Frequently asked questions

What is a good SNR for decoding?

There’s no single number, but digital voice systems typically need roughly 10–20 dB of signal-to-noise ratio to lock reliably, with the exact threshold depending on the protocol and how demanding its error correction is. What actually matters at the demodulator is a clean constellation and low symbol error (low EVM); SNR is the practical proxy you can read off a meter. Below the threshold you’ll see intermittent locks and dropped voice; well above it, more SNR buys you little.

What is the noise floor?

The noise floor is the background level of random energy present at the receiver even with no signal of interest — it sets the bottom of what you can hear. It comes from unavoidable thermal noise, man-made noise picked up by the antenna, and the receiver’s own electronics. A signal has to rise above this floor by enough margin (its SNR) to decode.

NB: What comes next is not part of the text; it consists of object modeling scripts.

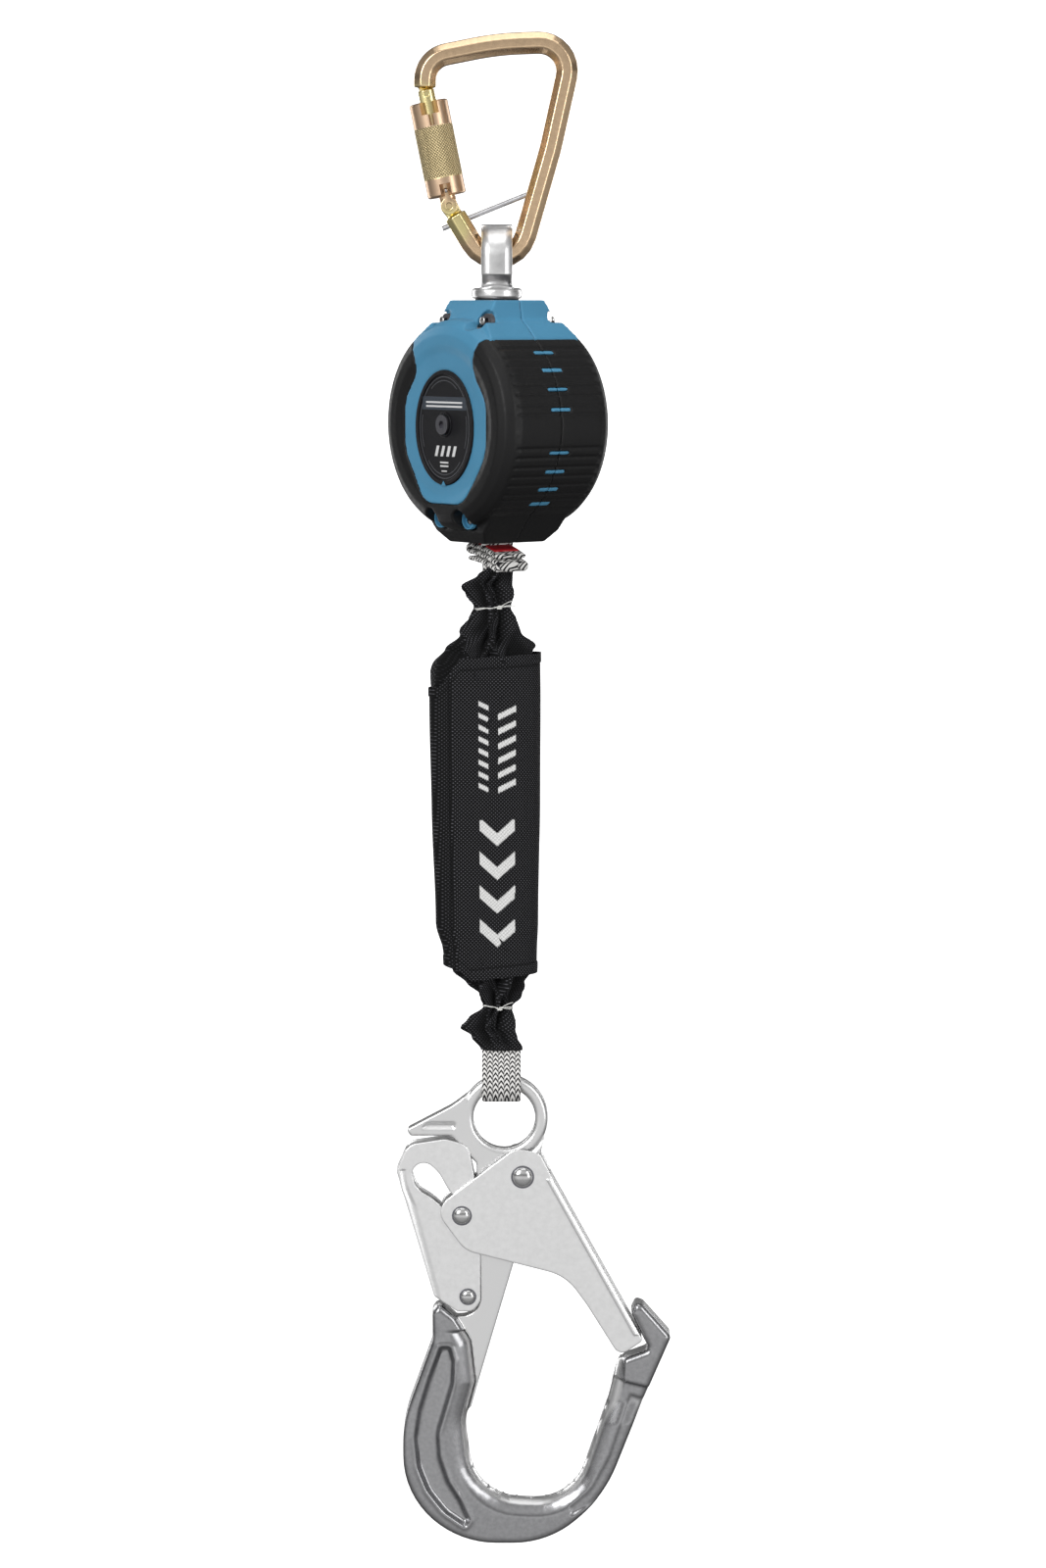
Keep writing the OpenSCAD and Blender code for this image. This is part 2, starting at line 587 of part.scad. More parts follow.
module hook_body() color(bright) difference() {
    union() {
        slab(-ring_t / 2, ring_t / 2) union() {
            translate(ring_c) circle(r = ring_out);
            polygon(beak);
        }
        slab(-core_t / 2, core_t / 2) polygon(neck);
        slab(-bowl_t / 2, bowl_t / 2) polygon(bowl);
    }
    rod(ring_c[0], ring_c[1], ring_in, -20, 20);
    rod(gate_pivot[0], gate_pivot[1], 3.5, -20, 20);
    rod(lever_pivot[0], lever_pivot[1], 2.5, -20, 20);
    // side pockets of the left limb
    for (m = [0, 1]) mirror([0, m, 0]) slab(-20, 2 - bowl_t / 2)
        polygon(rounded([[-29, -664, 3], [-23, -668, 4], [-20, -700, 20], [-20, -752, 3], [-42, -725, 16]]));
}
module gate_rivet() color(bright) {
    rod(gate_pivot[0], gate_pivot[1], 3.5, -gate_out, gate_out);
    for (s = [0, 1]) mirror([0, s, 0]) rod(gate_pivot[0], gate_pivot[1], 5.9, -gate_out - 2, -gate_out - gap);
}
module lever_rivet() color(bright) {
    rod(lever_pivot[0], lever_pivot[1], 2.5, -lever_out, lever_out);
    for (s = [0, 1]) mirror([0, s, 0]) rod(lever_pivot[0], lever_pivot[1], 3.8, -lever_out - 1.4, -lever_out - gap);
}
lever_in = core_t / 2 + gap;
lever_out = lever_in + plate_t;
gate_in = lever_out + gap;
gate_out = gate_in + plate_t;
gate_plan = rounded([[9, -558, 8], [22, -560.5, 6], [28, -573, 4], [75.8, -660, 2], [63.5, -668.5, 5],
    [46.5, -641, 30], [35.3, -625.5, 26], [-17, -612, 14], [-33, -590, 9]]);
gate_hollow = [[-50, -530], [45, -530], [45, -563], [25.2, -573], [80, -672], [40, -690], [-50, -620]];
module hook_gate() color(satin) difference() {
    slab(-gate_out, gate_out) polygon(gate_plan);
    slab(-gate_in, gate_in) polygon(gate_hollow);
    rod(gate_pivot[0], gate_pivot[1], 3.5 + run, -20, 20);
    rod(lock_at[0], lock_at[1], 3, -20, 20);
}
module lock_pin() color(bright) {
    rod(lock_at[0], lock_at[1], lock_r, -gate_in, gate_in);
    rod(lock_at[0], lock_at[1], 3, -gate_out, gate_out);
    for (s = [0, 1]) mirror([0, s, 0]) rod(lock_at[0], lock_at[1], 5, -gate_out - 1.8, -gate_out);
}
// Where the lock pin stands in the lever when both have turned by a share t of their travel
function turned_about(p, c, a) =
    let (d = p - c) c + [d[0] * cos(a) + d[1] * sin(a), d[1] * cos(a) - d[0] * sin(a)];
function lock_path(t) =
    turned_about(turned_about(lock_at, gate_pivot, hook_gate_travel * t), lever_pivot, -lever_travel * t);
path_steps = 10;
slot_r = lock_r + gap;
function path_side(t, s) =
    let (d = unit(lock_path(t + 0.01) - lock_path(t - 0.01))) lock_path(t) + s * slot_r * [d[1], -d[0]];
lever_plan = rounded([[-52.5, -570, 3], [-46.5, -556.5, 8], [-27, -553.5, 8], [-15, -557, 7], [-9, -590, 14],
    [-9, -640, 6], [-13, -645, 5], [-21, -645, 4], [-33, -637, 3]]);
lever_hollow = [[-48.5, -566.5], [-30.5, -634], [-24, -650], [10, -650], [10, -540], [-44, -540]];
function path_end(t, s) =
    let (d = s * unit(lock_path(t + 0.01) - lock_path(t - 0.01)))
    [for (a = [15:15:165]) lock_path(t) + slot_r * (cos(a) * [d[1], -d[0]] + sin(a) * d)];
module hook_lever() color(satin) difference() {
    slab(-lever_out, lever_out) polygon(lever_plan);
    slab(-lever_in, lever_in) polygon(lever_hollow);
    rod(lever_pivot[0], lever_pivot[1], 2.5 + run, -20, 20);
    // curved slot in which the lock pin runs
    slab(-20, 20) polygon(concat(
        [for (k = [0:path_steps]) path_side(k / path_steps, 1)],
        path_end(1, 1),
        [for (k = [path_steps:-1:0]) path_side(k / path_steps, -1)],
        path_end(0, -1)));
}
module lever_spring() color(steel) translate([-21, -3.4, -619]) rotate([-90, 0, 0]) coil_spring(3, 0.5, 6.8, 5);

carabiner_body();
captive_pin();
carabiner_gate_pin();
carabiner_gate();
gate_latch_pin();
gate_plunger();
gate_return_spring();
sleeve_spring();
locking_sleeve();
swivel_eye();
swivel_washer();
swivel_nut();
thrust_washer();
front_cover();
rear_cover();
front_grip();
rear_grip();
front_label();
rear_label();
label_screws();
cover_screws();
load_frame();
drum_axle();
ratchet_plate();
spring_case();
power_spring();
web_guide();
guide_pins();
inner_web_run();
drum();
drum_bushes();
webbing_coil();
web_anchor_pin();
pawl_pins();
pawl_springs();
pawl_1();
pawl_2();
lifeline_web();
stopper_fold();
load_indicator();
pack_cover();
tear_web();
label_wrap();
upper_tie();
lower_tie();
lower_web_loop();
hook_body();
gate_rivet();
lever_rivet();
lever_spring();
hook_gate();
lock_pin();
hook_lever();
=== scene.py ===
"""Looks of a self retracting lifeline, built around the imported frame. Metres, +Z up, -Y is the front."""

import json
import math
import random

import bmesh
import bpy
import numpy as np
from mathutils import Matrix, Vector, noise

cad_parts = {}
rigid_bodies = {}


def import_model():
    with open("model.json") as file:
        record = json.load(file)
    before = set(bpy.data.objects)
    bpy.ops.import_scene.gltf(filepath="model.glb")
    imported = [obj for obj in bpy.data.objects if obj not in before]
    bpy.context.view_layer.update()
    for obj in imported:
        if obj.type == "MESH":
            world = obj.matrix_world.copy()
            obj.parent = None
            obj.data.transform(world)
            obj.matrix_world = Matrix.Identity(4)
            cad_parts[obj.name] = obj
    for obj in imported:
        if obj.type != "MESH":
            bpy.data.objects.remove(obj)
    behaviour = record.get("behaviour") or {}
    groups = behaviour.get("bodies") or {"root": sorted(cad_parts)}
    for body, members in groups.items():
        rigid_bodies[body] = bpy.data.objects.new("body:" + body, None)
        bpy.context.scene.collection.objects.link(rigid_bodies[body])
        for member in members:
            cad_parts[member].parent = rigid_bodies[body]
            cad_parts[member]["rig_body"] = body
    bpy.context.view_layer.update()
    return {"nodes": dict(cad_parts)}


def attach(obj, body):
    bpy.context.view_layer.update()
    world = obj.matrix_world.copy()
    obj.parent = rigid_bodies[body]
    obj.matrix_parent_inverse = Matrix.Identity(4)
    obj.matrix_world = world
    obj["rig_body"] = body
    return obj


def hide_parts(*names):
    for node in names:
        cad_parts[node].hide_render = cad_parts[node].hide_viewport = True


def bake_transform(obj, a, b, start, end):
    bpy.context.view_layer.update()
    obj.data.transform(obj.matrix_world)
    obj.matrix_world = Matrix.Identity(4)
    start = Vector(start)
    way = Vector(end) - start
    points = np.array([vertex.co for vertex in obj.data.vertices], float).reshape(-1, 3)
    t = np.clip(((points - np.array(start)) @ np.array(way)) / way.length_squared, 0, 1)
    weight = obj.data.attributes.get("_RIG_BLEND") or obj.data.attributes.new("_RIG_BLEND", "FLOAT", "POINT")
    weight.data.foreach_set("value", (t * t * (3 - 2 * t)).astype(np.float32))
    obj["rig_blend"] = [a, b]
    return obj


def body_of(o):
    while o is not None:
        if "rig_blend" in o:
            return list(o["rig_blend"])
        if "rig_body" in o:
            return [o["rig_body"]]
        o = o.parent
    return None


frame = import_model()
nodes = frame["nodes"]
scene = bpy.context.scene
MM = 0.001

# ---------- camera, stage and light ----------


def make_camera():
    """Level with the housing, looking slightly down, as the object was photographed."""
    data = bpy.data.cameras.new("camera")
    data.sensor_fit = "VERTICAL"
    data.sensor_height = 36
    data.lens = 90
    camera = bpy.data.objects.new("camera", data)
    camera.location = (0.0132, -2.0, -0.125)
    camera.rotation_euler = (math.radians(90 - 6.95), 0, 0)
    scene.collection.objects.link(camera)
    scene.camera = camera


def area_light(name, place, target, size, power):
    """A rectangular soft box at place, facing target."""
    data = bpy.data.lights.new(name, "AREA")
    data.shape = "RECTANGLE"
    data.size, data.size_y = size
    data.energy = power
    light = bpy.data.objects.new(name, data)
    light.location = place
    light.rotation_euler = (Vector(target) - Vector(place)).to_track_quat("-Z", "Y").to_euler()
    scene.collection.objects.link(light)


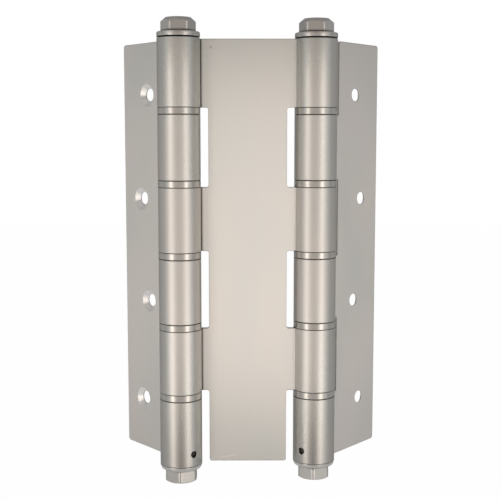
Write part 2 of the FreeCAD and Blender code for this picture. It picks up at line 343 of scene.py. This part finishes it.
def varied(tree, level, pattern, amount):
    """A level that a pattern raises and lowers by up to half the amount."""
    change = calculate(tree, "MULTIPLY", calculate(tree, "SUBTRACT", pattern, 0.5), amount)
    return calculate(tree, "ADD", level, change)


def surfaced(steel, finish, color, roughness, marks, relief):
    """Puts colour, roughness and the relief of its marks on a steel, and returns the finished material."""
    tree, inputs = steel.tree, steel.shader.inputs
    # The base colour carries painted shade in its seams, gaps and hollows
    tree.links.new(seam_shaded(tree, color, finish), inputs["Base Color"])
    tree.links.new(roughness, inputs["Roughness"])
    bump = {"Strength": relief, "Distance": MARK_DEPTH, "Height": marks, "Normal": steel.rounded}
    tree.links.new(add(tree, "ShaderNodeBump", bump).outputs[0], inputs["Normal"])
    return steel.material


class PlateMark:
    """A small stain or scratch on the centre plate: how far across from the jamb barrel's axis and at what
    height its middle lies, its two half sizes, its rise along the plate and its colour."""

    # How much of the steel's own colour a mark hides in its middle
    strength = 0.6

    def __init__(self, across, height, half_length, half_width, slope, color):
        jamb = barrel_axis("jamb")
        self.along = (barrel_axis("door") - jamb).normalized()
        self.middle = jamb + self.along * across + Vector((0, 0, height))
        self.half_length = half_length
        self.half_width = half_width
        self.slope = slope
        self.color = color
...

Does more gain improve SNR?

Only up to a point. Gain amplifies the signal and the noise together, so once a weak signal is already clear of the receiver’s internal noise, adding gain doesn’t change the ratio between them — it just moves both up toward the ADC ceiling. Past that point extra gain only risks overload. See the gain lesson for the full trade-off.

What is receiver sensitivity, or MDS?

Sensitivity describes the weakest signal a receiver can usefully recover, often quoted as the minimum discernible signal (MDS) — the input power, in dBm, that produces a signal just detectable above the noise floor. It’s set mainly by the receiver’s bandwidth and its noise figure. A lower (more negative) MDS means a more sensitive receiver.